Start RECORDED DATA

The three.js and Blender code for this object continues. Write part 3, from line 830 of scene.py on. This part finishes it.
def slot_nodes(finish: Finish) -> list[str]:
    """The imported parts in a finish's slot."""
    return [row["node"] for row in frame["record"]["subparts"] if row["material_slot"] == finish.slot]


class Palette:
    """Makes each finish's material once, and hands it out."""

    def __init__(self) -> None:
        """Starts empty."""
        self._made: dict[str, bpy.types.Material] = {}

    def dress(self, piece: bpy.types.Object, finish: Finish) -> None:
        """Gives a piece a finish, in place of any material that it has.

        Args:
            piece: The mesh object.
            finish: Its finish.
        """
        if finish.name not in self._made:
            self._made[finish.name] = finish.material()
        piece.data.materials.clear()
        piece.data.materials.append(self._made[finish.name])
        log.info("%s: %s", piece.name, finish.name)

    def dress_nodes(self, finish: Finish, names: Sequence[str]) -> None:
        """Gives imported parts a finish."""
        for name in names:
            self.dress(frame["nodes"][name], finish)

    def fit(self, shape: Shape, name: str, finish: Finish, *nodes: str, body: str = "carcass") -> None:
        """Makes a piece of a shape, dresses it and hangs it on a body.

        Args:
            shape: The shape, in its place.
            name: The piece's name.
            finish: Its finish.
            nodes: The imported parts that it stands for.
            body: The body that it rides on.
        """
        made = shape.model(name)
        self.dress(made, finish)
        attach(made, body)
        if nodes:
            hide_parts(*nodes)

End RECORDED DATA
Start RECORDED DATA

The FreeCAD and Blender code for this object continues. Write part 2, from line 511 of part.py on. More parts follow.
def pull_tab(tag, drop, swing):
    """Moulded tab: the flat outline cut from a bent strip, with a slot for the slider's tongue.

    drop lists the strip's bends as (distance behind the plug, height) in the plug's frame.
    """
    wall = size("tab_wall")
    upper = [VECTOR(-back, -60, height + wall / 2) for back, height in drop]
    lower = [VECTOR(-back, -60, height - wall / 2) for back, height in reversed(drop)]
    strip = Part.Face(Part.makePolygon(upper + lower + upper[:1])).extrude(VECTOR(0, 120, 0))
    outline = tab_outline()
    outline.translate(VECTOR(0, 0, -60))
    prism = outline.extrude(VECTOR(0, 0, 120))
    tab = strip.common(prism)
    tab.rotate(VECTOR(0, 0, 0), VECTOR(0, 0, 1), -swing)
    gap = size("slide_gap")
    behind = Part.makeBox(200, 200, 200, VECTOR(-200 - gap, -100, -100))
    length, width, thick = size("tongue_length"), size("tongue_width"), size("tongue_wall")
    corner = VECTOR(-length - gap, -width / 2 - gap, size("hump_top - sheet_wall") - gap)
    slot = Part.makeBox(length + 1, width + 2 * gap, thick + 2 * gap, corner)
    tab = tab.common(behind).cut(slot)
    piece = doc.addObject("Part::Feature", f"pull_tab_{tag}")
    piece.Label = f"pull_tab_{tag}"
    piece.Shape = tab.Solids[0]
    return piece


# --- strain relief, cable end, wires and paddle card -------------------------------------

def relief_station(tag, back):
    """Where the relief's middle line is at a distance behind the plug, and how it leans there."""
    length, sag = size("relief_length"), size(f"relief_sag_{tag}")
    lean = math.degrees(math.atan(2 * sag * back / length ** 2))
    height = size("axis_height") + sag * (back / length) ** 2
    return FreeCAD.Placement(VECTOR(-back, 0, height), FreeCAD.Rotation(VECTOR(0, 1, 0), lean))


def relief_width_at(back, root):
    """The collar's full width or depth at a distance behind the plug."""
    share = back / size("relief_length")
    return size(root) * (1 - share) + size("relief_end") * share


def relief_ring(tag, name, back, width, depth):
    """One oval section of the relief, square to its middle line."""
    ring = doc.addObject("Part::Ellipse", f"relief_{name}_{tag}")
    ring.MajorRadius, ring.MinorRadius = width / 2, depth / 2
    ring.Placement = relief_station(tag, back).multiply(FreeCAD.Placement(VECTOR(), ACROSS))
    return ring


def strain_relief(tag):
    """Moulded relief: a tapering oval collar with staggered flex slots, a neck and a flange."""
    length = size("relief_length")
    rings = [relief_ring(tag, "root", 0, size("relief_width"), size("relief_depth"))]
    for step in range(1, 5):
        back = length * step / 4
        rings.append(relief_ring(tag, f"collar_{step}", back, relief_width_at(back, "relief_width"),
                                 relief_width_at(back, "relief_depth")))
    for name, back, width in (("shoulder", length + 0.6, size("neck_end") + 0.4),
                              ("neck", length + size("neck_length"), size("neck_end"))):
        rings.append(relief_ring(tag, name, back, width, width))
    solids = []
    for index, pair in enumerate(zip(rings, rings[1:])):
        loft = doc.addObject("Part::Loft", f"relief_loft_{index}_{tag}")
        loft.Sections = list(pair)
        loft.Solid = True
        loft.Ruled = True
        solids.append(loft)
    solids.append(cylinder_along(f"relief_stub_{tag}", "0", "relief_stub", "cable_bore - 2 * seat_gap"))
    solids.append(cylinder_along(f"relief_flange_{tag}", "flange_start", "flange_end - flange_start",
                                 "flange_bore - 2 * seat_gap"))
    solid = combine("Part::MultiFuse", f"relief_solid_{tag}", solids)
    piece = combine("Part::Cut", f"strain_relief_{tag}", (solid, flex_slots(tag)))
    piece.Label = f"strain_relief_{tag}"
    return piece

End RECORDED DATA

> [GIVEN INSTRUCTION] Show all lines from the listing above in which "this" appears.

> [RESPONSE BELOW]
The three.js and Blender code for this object continues. Write part 3, from line 830 of scene.py on. This part finishes it.
The FreeCAD and Blender code for this object continues. Write part 2, from line 511 of part.py on. More parts follow.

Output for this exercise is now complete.